» **Stated problem**
The listing below is to be output in its exact form.

» **Provided data**
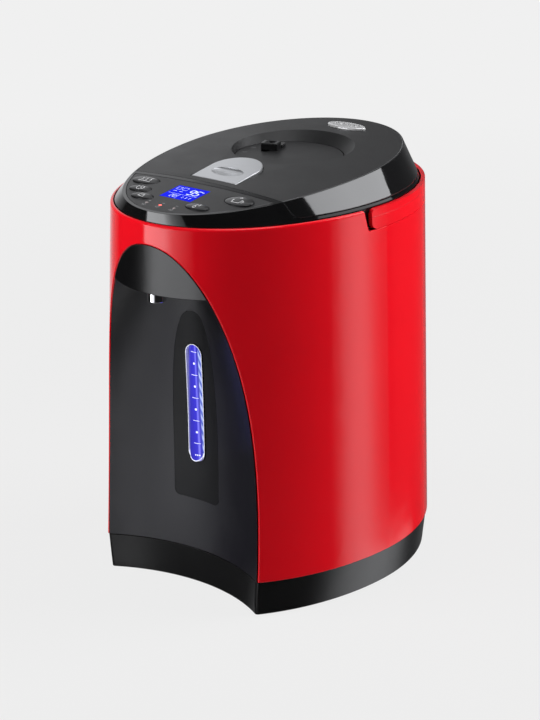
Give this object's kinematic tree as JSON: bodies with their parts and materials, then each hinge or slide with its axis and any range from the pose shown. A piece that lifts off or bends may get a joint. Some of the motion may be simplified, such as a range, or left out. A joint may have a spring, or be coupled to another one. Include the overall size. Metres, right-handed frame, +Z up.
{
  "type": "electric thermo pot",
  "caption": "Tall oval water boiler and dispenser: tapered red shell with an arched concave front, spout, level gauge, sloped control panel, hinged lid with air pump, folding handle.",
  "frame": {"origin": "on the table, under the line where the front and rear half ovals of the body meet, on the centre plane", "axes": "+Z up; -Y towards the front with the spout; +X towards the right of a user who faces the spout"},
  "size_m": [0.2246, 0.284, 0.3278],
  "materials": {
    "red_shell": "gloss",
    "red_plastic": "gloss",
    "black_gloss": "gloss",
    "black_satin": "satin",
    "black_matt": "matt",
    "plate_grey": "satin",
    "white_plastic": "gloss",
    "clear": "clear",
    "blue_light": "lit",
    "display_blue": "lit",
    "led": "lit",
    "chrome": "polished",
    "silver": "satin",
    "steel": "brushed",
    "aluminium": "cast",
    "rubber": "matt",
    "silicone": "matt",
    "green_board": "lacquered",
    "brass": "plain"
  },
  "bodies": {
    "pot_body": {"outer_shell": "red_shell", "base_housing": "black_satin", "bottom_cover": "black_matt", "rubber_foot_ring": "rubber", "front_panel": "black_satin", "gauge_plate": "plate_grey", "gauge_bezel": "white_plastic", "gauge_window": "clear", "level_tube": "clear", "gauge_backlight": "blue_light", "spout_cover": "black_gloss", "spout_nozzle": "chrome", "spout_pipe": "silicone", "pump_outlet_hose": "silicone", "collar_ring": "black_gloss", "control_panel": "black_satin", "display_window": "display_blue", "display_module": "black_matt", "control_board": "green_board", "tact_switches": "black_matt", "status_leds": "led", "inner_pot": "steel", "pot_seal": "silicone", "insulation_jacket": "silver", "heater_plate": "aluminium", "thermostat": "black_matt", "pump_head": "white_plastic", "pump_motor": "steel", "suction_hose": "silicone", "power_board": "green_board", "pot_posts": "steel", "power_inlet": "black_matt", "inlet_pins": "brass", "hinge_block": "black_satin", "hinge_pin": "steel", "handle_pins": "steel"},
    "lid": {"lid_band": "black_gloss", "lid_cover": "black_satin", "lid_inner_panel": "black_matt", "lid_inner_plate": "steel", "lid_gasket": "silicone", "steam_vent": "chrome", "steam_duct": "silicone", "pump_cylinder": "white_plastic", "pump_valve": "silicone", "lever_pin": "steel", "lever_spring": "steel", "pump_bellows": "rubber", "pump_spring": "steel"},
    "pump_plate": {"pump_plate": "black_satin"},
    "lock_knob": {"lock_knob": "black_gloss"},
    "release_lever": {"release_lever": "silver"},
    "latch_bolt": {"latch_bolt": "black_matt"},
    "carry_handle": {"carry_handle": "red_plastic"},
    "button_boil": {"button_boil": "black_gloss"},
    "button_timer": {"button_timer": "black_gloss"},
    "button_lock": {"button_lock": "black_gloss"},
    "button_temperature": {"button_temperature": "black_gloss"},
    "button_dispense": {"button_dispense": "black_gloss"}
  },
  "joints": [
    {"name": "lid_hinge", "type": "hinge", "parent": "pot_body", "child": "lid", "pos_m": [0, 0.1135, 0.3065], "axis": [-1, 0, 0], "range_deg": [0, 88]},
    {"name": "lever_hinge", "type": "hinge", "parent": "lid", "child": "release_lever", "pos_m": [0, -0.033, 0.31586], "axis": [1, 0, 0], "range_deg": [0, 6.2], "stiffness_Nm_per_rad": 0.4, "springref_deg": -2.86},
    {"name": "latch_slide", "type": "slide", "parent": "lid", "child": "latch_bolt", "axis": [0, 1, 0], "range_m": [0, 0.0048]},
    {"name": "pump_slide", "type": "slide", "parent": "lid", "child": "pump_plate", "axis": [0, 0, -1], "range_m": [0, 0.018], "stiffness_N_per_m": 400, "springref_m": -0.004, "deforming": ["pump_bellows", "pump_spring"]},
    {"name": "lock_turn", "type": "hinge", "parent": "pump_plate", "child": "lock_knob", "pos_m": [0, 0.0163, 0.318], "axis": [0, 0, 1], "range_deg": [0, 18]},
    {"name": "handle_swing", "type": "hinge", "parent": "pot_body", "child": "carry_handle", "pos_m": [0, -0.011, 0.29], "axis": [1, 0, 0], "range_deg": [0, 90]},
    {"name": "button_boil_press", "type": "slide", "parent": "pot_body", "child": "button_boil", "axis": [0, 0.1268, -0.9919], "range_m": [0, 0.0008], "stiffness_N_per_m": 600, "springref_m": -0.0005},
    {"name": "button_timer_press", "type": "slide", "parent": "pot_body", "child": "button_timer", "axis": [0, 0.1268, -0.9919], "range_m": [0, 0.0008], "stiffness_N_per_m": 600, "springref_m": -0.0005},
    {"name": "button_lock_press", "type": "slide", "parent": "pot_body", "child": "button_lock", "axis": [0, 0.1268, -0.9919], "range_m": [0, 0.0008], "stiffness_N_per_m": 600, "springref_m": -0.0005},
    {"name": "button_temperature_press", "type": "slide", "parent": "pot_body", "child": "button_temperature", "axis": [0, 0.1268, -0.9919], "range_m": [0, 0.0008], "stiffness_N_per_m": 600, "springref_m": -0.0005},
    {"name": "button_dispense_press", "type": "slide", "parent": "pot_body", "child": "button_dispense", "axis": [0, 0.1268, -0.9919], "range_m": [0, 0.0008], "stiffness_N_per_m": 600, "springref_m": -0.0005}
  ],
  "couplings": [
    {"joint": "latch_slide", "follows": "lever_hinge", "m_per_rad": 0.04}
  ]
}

» **Written solution**
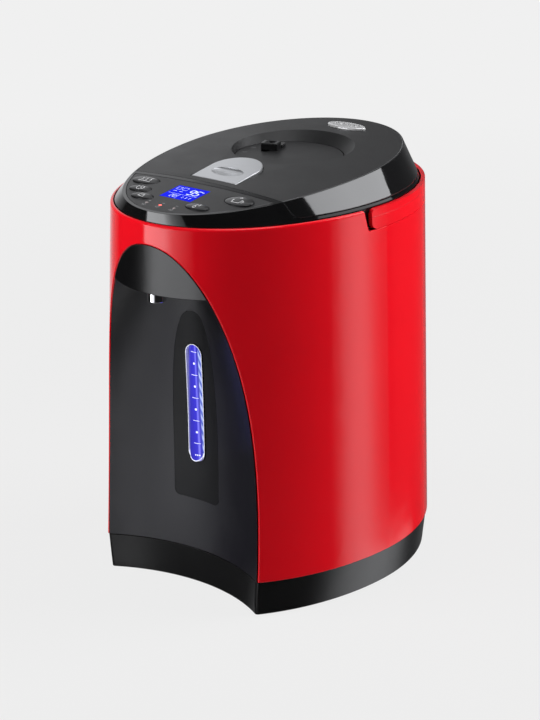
Give this object's kinematic tree as JSON: bodies with their parts and materials, then each hinge or slide with its axis and any range from the pose shown. A piece that lifts off or bends may get a joint. Some of the motion may be simplified, such as a range, or left out. A joint may have a spring, or be coupled to another one. Include the overall size. Metres, right-handed frame, +Z up.
{
  "type": "electric thermo pot",
  "caption": "Tall oval water boiler and dispenser: tapered red shell with an arched concave front, spout, level gauge, sloped control panel, hinged lid with air pump, folding handle.",
  "frame": {"origin": "on the table, under the line where the front and rear half ovals of the body meet, on the centre plane", "axes": "+Z up; -Y towards the front with the spout; +X towards the right of a user who faces the spout"},
  "size_m": [0.2246, 0.284, 0.3278],
  "materials": {
    "red_shell": "gloss",
    "red_plastic": "gloss",
    "black_gloss": "gloss",
    "black_satin": "satin",
    "black_matt": "matt",
    "plate_grey": "satin",
    "white_plastic": "gloss",
    "clear": "clear",
    "blue_light": "lit",
    "display_blue": "lit",
    "led": "lit",
    "chrome": "polished",
    "silver": "satin",
    "steel": "brushed",
    "aluminium": "cast",
    "rubber": "matt",
    "silicone": "matt",
    "green_board": "lacquered",
    "brass": "plain"
  },
  "bodies": {
    "pot_body": {"outer_shell": "red_shell", "base_housing": "black_satin", "bottom_cover": "black_matt", "rubber_foot_ring": "rubber", "front_panel": "black_satin", "gauge_plate": "plate_grey", "gauge_bezel": "white_plastic", "gauge_window": "clear", "level_tube": "clear", "gauge_backlight": "blue_light", "spout_cover": "black_gloss", "spout_nozzle": "chrome", "spout_pipe": "silicone", "pump_outlet_hose": "silicone", "collar_ring": "black_gloss", "control_panel": "black_satin", "display_window": "display_blue", "display_module": "black_matt", "control_board": "green_board", "tact_switches": "black_matt", "status_leds": "led", "inner_pot": "steel", "pot_seal": "silicone", "insulation_jacket": "silver", "heater_plate": "aluminium", "thermostat": "black_matt", "pump_head": "white_plastic", "pump_motor": "steel", "suction_hose": "silicone", "power_board": "green_board", "pot_posts": "steel", "power_inlet": "black_matt", "inlet_pins": "brass", "hinge_block": "black_satin", "hinge_pin": "steel", "handle_pins": "steel"},
    "lid": {"lid_band": "black_gloss", "lid_cover": "black_satin", "lid_inner_panel": "black_matt", "lid_inner_plate": "steel", "lid_gasket": "silicone", "steam_vent": "chrome", "steam_duct": "silicone", "pump_cylinder": "white_plastic", "pump_valve": "silicone", "lever_pin": "steel", "lever_spring": "steel", "pump_bellows": "rubber", "pump_spring": "steel"},
    "pump_plate": {"pump_plate": "black_satin"},
    "lock_knob": {"lock_knob": "black_gloss"},
    "release_lever": {"release_lever": "silver"},
    "latch_bolt": {"latch_bolt": "black_matt"},
    "carry_handle": {"carry_handle": "red_plastic"},
    "button_boil": {"button_boil": "black_gloss"},
    "button_timer": {"button_timer": "black_gloss"},
    "button_lock": {"button_lock": "black_gloss"},
    "button_temperature": {"button_temperature": "black_gloss"},
    "button_dispense": {"button_dispense": "black_gloss"}
  },
  "joints": [
    {"name": "lid_hinge", "type": "hinge", "parent": "pot_body", "child": "lid", "pos_m": [0, 0.1135, 0.3065], "axis": [-1, 0, 0], "range_deg": [0, 88]},
    {"name": "lever_hinge", "type": "hinge", "parent": "lid", "child": "release_lever", "pos_m": [0, -0.033, 0.31586], "axis": [1, 0, 0], "range_deg": [0, 6.2], "stiffness_Nm_per_rad": 0.4, "springref_deg": -2.86},
    {"name": "latch_slide", "type": "slide", "parent": "lid", "child": "latch_bolt", "axis": [0, 1, 0], "range_m": [0, 0.0048]},
    {"name": "pump_slide", "type": "slide", "parent": "lid", "child": "pump_plate", "axis": [0, 0, -1], "range_m": [0, 0.018], "stiffness_N_per_m": 400, "springref_m": -0.004, "deforming": ["pump_bellows", "pump_spring"]},
    {"name": "lock_turn", "type": "hinge", "parent": "pump_plate", "child": "lock_knob", "pos_m": [0, 0.0163, 0.318], "axis": [0, 0, 1], "range_deg": [0, 18]},
    {"name": "handle_swing", "type": "hinge", "parent": "pot_body", "child": "carry_handle", "pos_m": [0, -0.011, 0.29], "axis": [1, 0, 0], "range_deg": [0, 90]},
    {"name": "button_boil_press", "type": "slide", "parent": "pot_body", "child": "button_boil", "axis": [0, 0.1268, -0.9919], "range_m": [0, 0.0008], "stiffness_N_per_m": 600, "springref_m": -0.0005},
    {"name": "button_timer_press", "type": "slide", "parent": "pot_body", "child": "button_timer", "axis": [0, 0.1268, -0.9919], "range_m": [0, 0.0008], "stiffness_N_per_m": 600, "springref_m": -0.0005},
    {"name": "button_lock_press", "type": "slide", "parent": "pot_body", "child": "button_lock", "axis": [0, 0.1268, -0.9919], "range_m": [0, 0.0008], "stiffness_N_per_m": 600, "springref_m": -0.0005},
    {"name": "button_temperature_press", "type": "slide", "parent": "pot_body", "child": "button_temperature", "axis": [0, 0.1268, -0.9919], "range_m": [0, 0.0008], "stiffness_N_per_m": 600, "springref_m": -0.0005},
    {"name": "button_dispense_press", "type": "slide", "parent": "pot_body", "child": "button_dispense", "axis": [0, 0.1268, -0.9919], "range_m": [0, 0.0008], "stiffness_N_per_m": 600, "springref_m": -0.0005}
  ],
  "couplings": [
    {"joint": "latch_slide", "follows": "lever_hinge", "m_per_rad": 0.04}
  ]
}